Volubit.id — Netflix untuk pertama kalinya menggunakan efek visual berbasis generative AI dalam salah satu serial original mereka. Teknologi ini dipakai untuk menciptakan adegan gedung runtuh dalam serial fiksi ilmiah asal Argentina berjudul The Eternaut.
Co-CEO Netflix, Ted Sarandos, menjelaskan, teknologi AI ini memungkinkan tim produksi menyelesaikan adegan-adegan kompleks dengan lebih cepat dan biaya yang lebih rendah. Teknologi generative AI sendiri bisa menghasilkan gambar dan video hanya dari perintah teks atau “prompt”.
Saat ditanya soal penggunaan AI, Sarandos mengatakan, teknologi ini membantu produksi serial dengan anggaran kecil untuk bisa menampilkan efek visual canggih. Dalam The Eternaut, adegan runtuhnya sebuah gedung di Buenos Aires bisa diselesaikan sepuluh kali lebih cepat dibandingkan jika menggunakan efek visual konvensional.
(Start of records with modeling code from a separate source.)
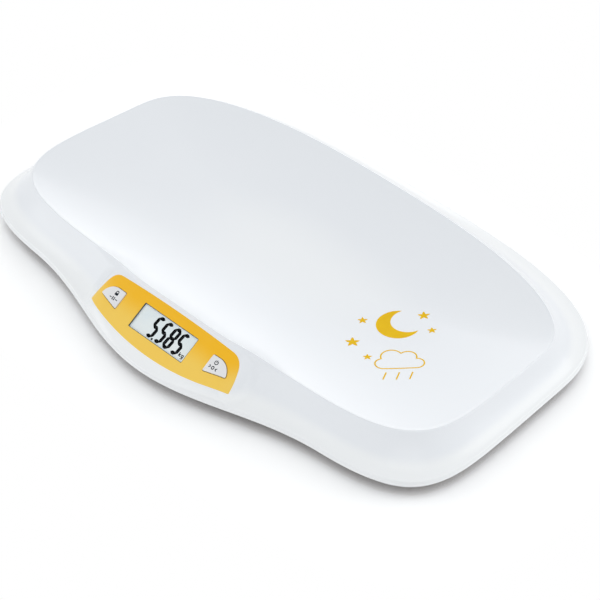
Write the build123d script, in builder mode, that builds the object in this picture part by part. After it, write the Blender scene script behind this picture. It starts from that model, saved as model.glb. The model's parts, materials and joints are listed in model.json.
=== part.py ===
"""Digital baby weighing scale: one long dished tray that stands on four sprung corner feet.

Millimetres. +X runs along the tray, -Y is the console side and +Z is up. The origin is on the
floor under the middle of the tray's outline. The front skirt swells out in the middle to carry
a sloping console with a display and two buttons. A base plate closes the tray from below and
holds the battery bay, the load cells and the feet.
"""

import os
from dataclasses import dataclass
from math import cos, hypot, pi, radians, sin

from build123d import *

os.makedirs("parts", exist_ok=True)

# ---------------------------------------------------------------- driving dimensions: tray
LIP_BOTTOM = 15.0
LIP_TOP = 20.0
RIM_Z = 47.0
WALL = 2.5
RIM_HALF = 0.6  # half of the rim's flat top
OUTLINE_POINTS = 72

DISH_FLOOR = 27.0
DISH_POWER = 2.6
DISH_Y = 11.0  # the lowest point of the dish

# ---------------------------------------------------------------- driving dimensions: console
CONSOLE_TILT = 32.5
CONSOLE_Y = -141.15
CONSOLE_Z = 37.5
CONSOLE_HALF = 98.0
SHOULDER_R = 30.0
CONSOLE_WALL = 3.0
CONSOLE_DEPTH = 30.0
POCKET_DEPTH = 7.0
CREST_HUMP = 5.6  # how far the rim rises behind the console
HUMP_FLAT = 68.0
HUMP_END = 130.0
CREST_FRONT = -120.2  # the rim's middle, behind the console

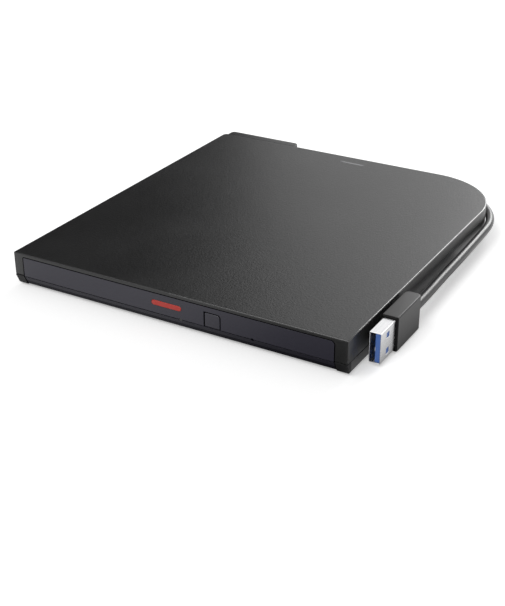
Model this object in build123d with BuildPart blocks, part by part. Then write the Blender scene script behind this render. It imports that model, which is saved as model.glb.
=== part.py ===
from build123d import *

import math
import os

# A slim portable disc drive: a flat two-part case with a slim tray mechanism inside,
# a short fixed lead that is stored round the case, and a plug on the lead's end.
# Millimetres. +X is to the right, +Y to the back and +Z up. The origin lies under the
# middle of the case and its rear block, on the surface that the feet stand on.

os.makedirs("parts", exist_ok=True)

# Case
case_width = 145.0
case_depth = 160.0
case_height = 14.0
lid_thickness = 1.3
wall = 1.5
floor_thickness = 1.2
seam_height = 4.8
seam_gap = 0.3
big_corner = 32.0
small_corner = 2.5
lid_edge_round = 0.35
base_edge_round = 0.8
label_length = 66.0
label_width = 38.0
label_corner = 1.5
label_depth = 0.2
front_slope_back = 1.9
front_slope_drop = 0.4

# Feet, and the screws that close the case from below
foot_height = 0.6
foot_radius = 4.5
foot_recess = 0.4
foot_inset_x = 12.0
foot_inset_y = 13.0
screw_post_radius = 2.4
screw_post_inset = 4.9
screw_post_setback = 16.0
case_screw_radius = 1.0
case_screw_length = 8.0
case_screw_head_radius = 1.9
case_screw_head_height = 1.2
case_screw_sink = 0.3
screw_slack = 0.15
thread_slack = 0.02

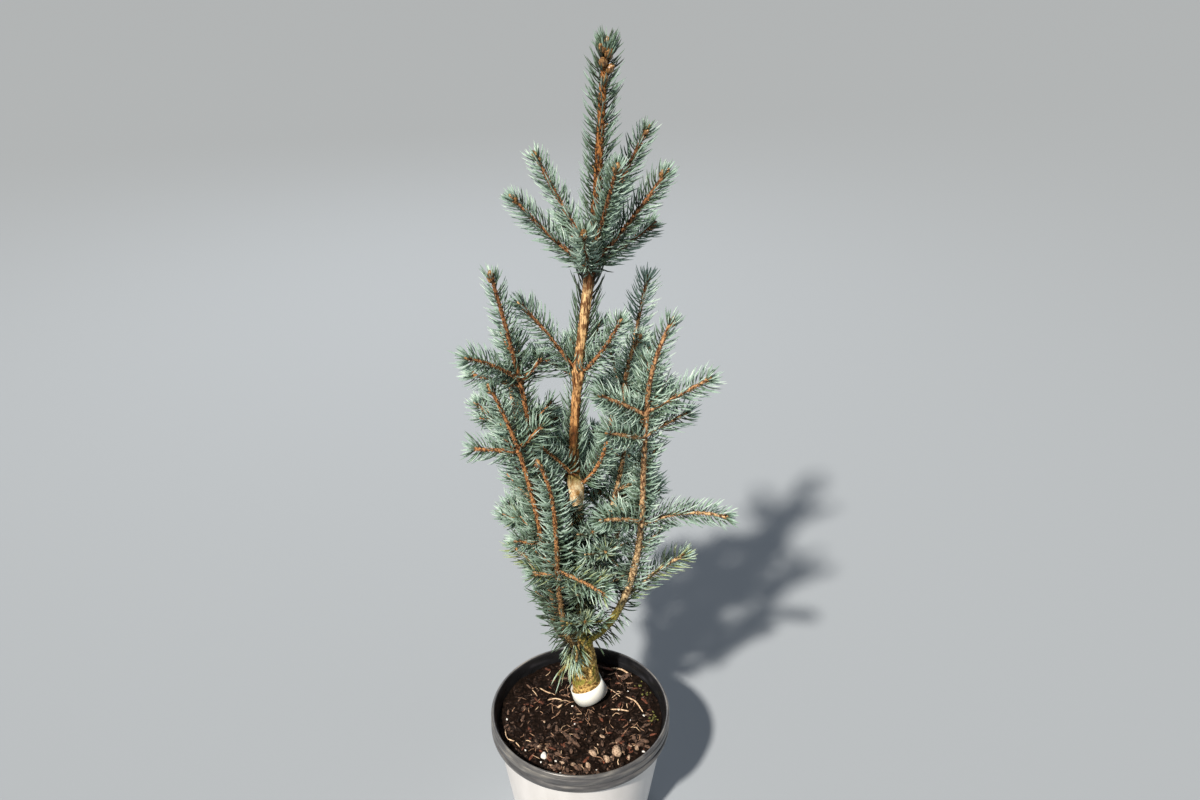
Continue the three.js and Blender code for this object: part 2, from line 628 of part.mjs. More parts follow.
// First every limb and twig claims its place, and then the needles fill what is left.
const masses = [];
const twigRadii = [TWIG_FOOT_RADIUS, TWIG_TIP_RADIUS];
for (const whorl of [TOP_WHORL, UPPER_WHORL, MIDDLE_WHORL, FRONT_SPRAYS]) {
  for (const [name, shoot] of Object.entries(whorl)) {
    const { axis, radius } = trunkAt(shoot.height);
    const path = route(axis, shoot);
    const stems = [{ path, radii: twigRadii, owner: name }];
    masses.push({ name, stems, bare: radius + TWIG_FOOT_RADIUS });
    takeRoute(path, 0, path.length, twigRadii, name);
  }
}
const boughStems = Object.entries(BOUGHS).map(([name, bough]) => {
  const path = route(trunkAt(bough.height).axis, bough);
  const enter = between([bough.radius, TWIG_TIP_RADIUS], bough.bare / bough.length);
  const foot = solidOf(limb(path, bough.bare, [bough.radius, enter])).subtract(trunkRoom);
  addMesh("bough_" + name, geometryOf(mainBody(foot)), COLOURS.bark);
  takeRoute(path, 0, bough.bare, [bough.radius, enter], "bough_" + name);
  const mass = "foliage_" + name;
  const radii = [enter, TWIG_TIP_RADIUS];
  const stem = { path, start: bough.bare + GAP, radii, sides: STEM_SIDES, owner: mass + "_stem" };
  takeRoute(path, stem.start, path.length, stem.radii, stem.owner);
  return { bough, mass, stem };
});
const shootRandom = seededRandom(SEED + 1);
for (const { bough, mass, stem } of boughStems) {
  const stems = [stem];
  nodeShoots(bough, shootRandom).forEach((shoot, i) => {
    const path = route(stem.path.pointAt(shoot.at), shoot);
    const owner = mass + "_" + i;
    if (!isRouteClear(path, mass)) return;
    stems.push({ path, radii: twigRadii, owner });
    takeRoute(path, TWIG_FOOT_RADIUS, path.length, twigRadii, owner);
  });
  masses.push({ name: mass, stems, bare: 0 });
}

const needleRandom = seededRandom(SEED + 3);
for (const { name, stems, bare } of masses) {
  const twigs = stems.map((stem) => needleTwig({ ...stem, bare, random: needleRandom }));
  const joined = twigs.reduce((whole, twig) => whole.add(twig));
  addMesh(name, geometryOf(mainBody(joined.subtract(trunkRoom))), COLOURS.needles);
}

// The leader is the trunk's own top, so its needles grow on a sheath round it.
function makeLeaderNeedles() {
  const length = TRUNK.at(-1).height + 1 - LEADER_START;
  const slope = (height) => trunkAt(height + STATION / 2).axis.sub(trunkAt(height - STATION / 2).axis);
  const path = {
    length,
    forwardAt: (run) => slope(LEADER_START + run).normalize(),
    pointAt: (run) => trunkAt(LEADER_START + run).axis,
  };
  const sheath = needleTwig({
    path,
    radii: (share) => trunkAt(LEADER_START + share * length).radius + SHEATH_WALL,
    sides: LEADER_SIDES,
    owner: "leader",
    within: "trunk",
    bare: 0,
    random: needleRandom,
  });
  addMesh("leader_needles", geometryOf(mainBody(sheath.subtract(trunkRoom))), COLOURS.needles);
}
makeLeaderNeedles();

export default group;
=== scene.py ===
# %% [markdown]
# # A young blue spruce in its nursery pot
#
# The imported solids say where each pot, limb and mass of foliage is. This scene grows the plant that a
# gardener would see there: bark with relief, nearly eighteen thousand needles, resinous buds, and compost
# full of bark and fibres. Sizes are in millimetres, as they would be measured on the real plant, and are
# turned into metres where a mesh or a pattern is made. Only lamps, the camera's range and the heights of the
# pot's painted light band are told in metres.

# %% Load the frame
import math
from types import SimpleNamespace

import bpy
import numpy as np
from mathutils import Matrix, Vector, noise


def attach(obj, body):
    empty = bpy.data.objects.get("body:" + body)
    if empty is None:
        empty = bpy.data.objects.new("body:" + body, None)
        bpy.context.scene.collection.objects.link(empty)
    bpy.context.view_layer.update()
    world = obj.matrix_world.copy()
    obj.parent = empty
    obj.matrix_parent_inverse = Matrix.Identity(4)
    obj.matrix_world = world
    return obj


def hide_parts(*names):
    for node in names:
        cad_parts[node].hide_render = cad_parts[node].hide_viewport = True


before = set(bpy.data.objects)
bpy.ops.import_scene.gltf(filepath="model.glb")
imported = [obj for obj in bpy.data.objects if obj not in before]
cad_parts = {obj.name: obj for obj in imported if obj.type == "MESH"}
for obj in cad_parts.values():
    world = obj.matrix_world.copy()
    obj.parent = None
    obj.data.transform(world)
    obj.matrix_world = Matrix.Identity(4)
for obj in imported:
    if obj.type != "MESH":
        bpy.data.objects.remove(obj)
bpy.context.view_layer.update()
BODY = "root"
MM = 0.001
SEED = 20261
print("solids in the frame:", len(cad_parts))

# %% [markdown]
# Every mesh here is worked out with arrays. One function turns corners and triangles into a piece, and says
# what carries it and which solids it stands for. Many small shapes of one kind are collected first and
# joined, because thousands of separate objects would be slow.

# %% Make pieces from arrays


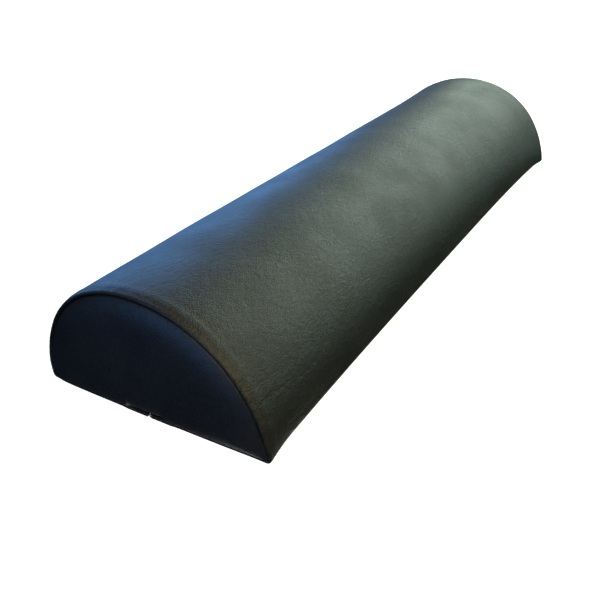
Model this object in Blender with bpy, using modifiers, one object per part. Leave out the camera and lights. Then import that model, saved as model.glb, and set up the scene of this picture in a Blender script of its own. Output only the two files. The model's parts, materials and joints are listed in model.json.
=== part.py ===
"""Half-round massage bolster: a foam core in a sewn leatherette cover that opens with a zip along its base.

Metres, +Z up. The origin is the middle of the footprint, on the surface that the bolster rests on.
+X runs along the bolster to the end where the zip closes, +Y across it. Sections are drawn in (Y, Z).
"""

import math

import bmesh
import bpy

# Cover, outside
COVER_LENGTH = 0.660
COVER_WIDTH = 0.211
COVER_HEIGHT = 0.104
BASE_CORNER_RADIUS = 0.007
LEATHERETTE = 0.0012  # thickness, knitted backing included
SEAM_ALLOWANCE = 0.010  # turned inwards all round each end panel
SEAM_BEND = 0.0025  # outer radius where an end panel turns inwards
SEAM_DEPTH = 0.0010  # from the end face in to the seam's thread
THREAD_DIAMETER = 0.0005
THREAD_CLEARANCE = 0.00015  # on each side of a thread

# Filling
WADDING_THICKNESS = 0.003  # as squeezed under the taut cover
FIT_GAP = 0.0003  # between pieces that touch
CORE_END_GAP = 0.0012  # foam to end panel
CORE_STEP_GAP = 0.0009  # foam to the seam allowance below it

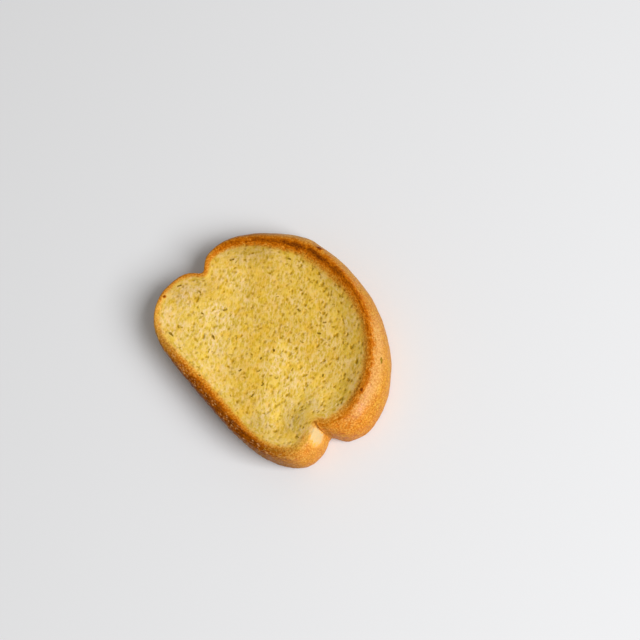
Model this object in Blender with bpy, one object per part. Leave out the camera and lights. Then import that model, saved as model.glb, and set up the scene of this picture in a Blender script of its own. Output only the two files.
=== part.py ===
"""A thick slice of garlic toast, lying on its lower cut face.

Metres, +Z up. +Y points to the domed top of the loaf that the slice was cut from, and -Y to the flat
heel that stood in the tin. The origin is under the middle of the slice, on the surface it lies on.
"""

import math
import random

import bmesh
import bpy
from mathutils import Matrix, Vector, noise

MM = 0.001

# The cut faces
THICKNESS = 20 * MM
RIM_WIDTH = 2.2 * MM
RIM_HEIGHT = 1.0 * MM
DISH_DEPTH = 1.5 * MM
DISH_REACH = 15 * MM
UNEVEN_HEIGHT = 0.45 * MM
UNEVEN_SIZE = 17 * MM

# The crust round the side
UNDER_EDGE_INSET = 3.4 * MM
WIDEST_AT = 0.42
SHOULDER_POWER = 2.3
RIPPLE_HEIGHT = 0.35 * MM
RIPPLE_SIZE = 9 * MM

# What lies on the upper face and what is open in it
FLAKE_COUNT = 56
FLAKE_LENGTH = (1.5 * MM, 3.0 * MM)
FLAKE_SLENDER = 0.36
FLAKE_THICKNESS = 0.75 * MM
CELL_COUNT = 40
CELL_LENGTH = (1.8 * MM, 3.4 * MM)
CELL_SLENDER = 0.5
CELL_DEPTH = 1.1 * MM
CELL_LIFT = 0.25 * CELL_DEPTH
CELL_TURN_SPREAD = 0.35
FACE_MARGIN = 3.5 * MM
SEED = 7

# How evenly the flakes and cells are scattered: the first gap tried, as a share of an even grid's,
# and how much of it is kept after each place that falls too near another
FIRST_GAP_SHARE = 0.62
GAP_KEPT = 0.998

# How finely the slice is divided. A cut face has rings at these insets from the crust, then rings
# that are a share of the last one and take every second, fourth or eighth of its points.
SPLINE_STEPS = 24
OUTLINE_POINTS = 128
SIDE_STEPS = 10
UPPER_INSETS = (0, 1.8 * MM, 4.5 * MM, 8.5 * MM)
UPPER_SHARES = ((0.83, 2), (0.64, 2), (0.46, 4), (0.28, 4), (0.12, 8))
LOWER_INSETS = (4 * MM,)
LOWER_SHARES = ((0.8, 2), (0.5, 4), (0.2, 8))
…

“Kalau pakai cara tradisional, biayanya tidak akan terjangkau untuk serial dengan anggaran seperti itu. Adegan itu adalah cuplikan pertama yang sepenuhnya menggunakan generative AI di serial atau film original Netflix. Para kreatornya sangat senang dengan hasil akhirnya,” ujar dia.
Pernyataan Sarandos disampaikan saat Netflix mengumumkan pendapatan mereka naik 16% menjadi $11 miliar atau sekitar Rp180 triliun pada kuartal kedua 2025, dibandingkan periode yang sama tahun lalu. Keuntungan bersih perusahaan juga naik dari $2,1 miliar menjadi $3,1 miliar.
Capaian ini salah satunya didorong oleh keberhasilan musim ketiga sekaligus terakhir dari serial Korea Squid Game, yang sudah ditonton lebih dari 122 juta kali.
Sebenarnya, penggunaan generative AI di industri hiburan masih menuai kontroversi. Banyak pihak khawatir teknologi ini menggunakan karya orang lain tanpa izin dan bisa menggantikan pekerjaan manusia.
Penggunaan AI sempat menjadi isu utama dalam aksi mogok kerja di Hollywood pada 2023. Serikat aktor dan pekerja industri hiburan di AS saat itu menuntut adanya regulasi yang lebih ketat soal penggunaan AI.
Sebagian pelaku industri mengkritik penggunaan AI di film karena dianggap merendahkan seni dan keterampilan manusia. Bahkan pada 2024, produser film Tyler Perry sempat menghentikan rencana perluasan studio senilai $800 juta di Atlanta karena khawatir kemajuan teknologi AI akan mengancam lapangan kerja.
Saat itu, berbagai tools AI seperti Sora dari OpenAI mulai dikenalkan ke publik, yang langsung menunjukkan kemampuannya menciptakan video berkualitas tinggi hanya dari prompt. Di satu sisi mengesankan, tapi di sisi lain juga menimbulkan kecemasan.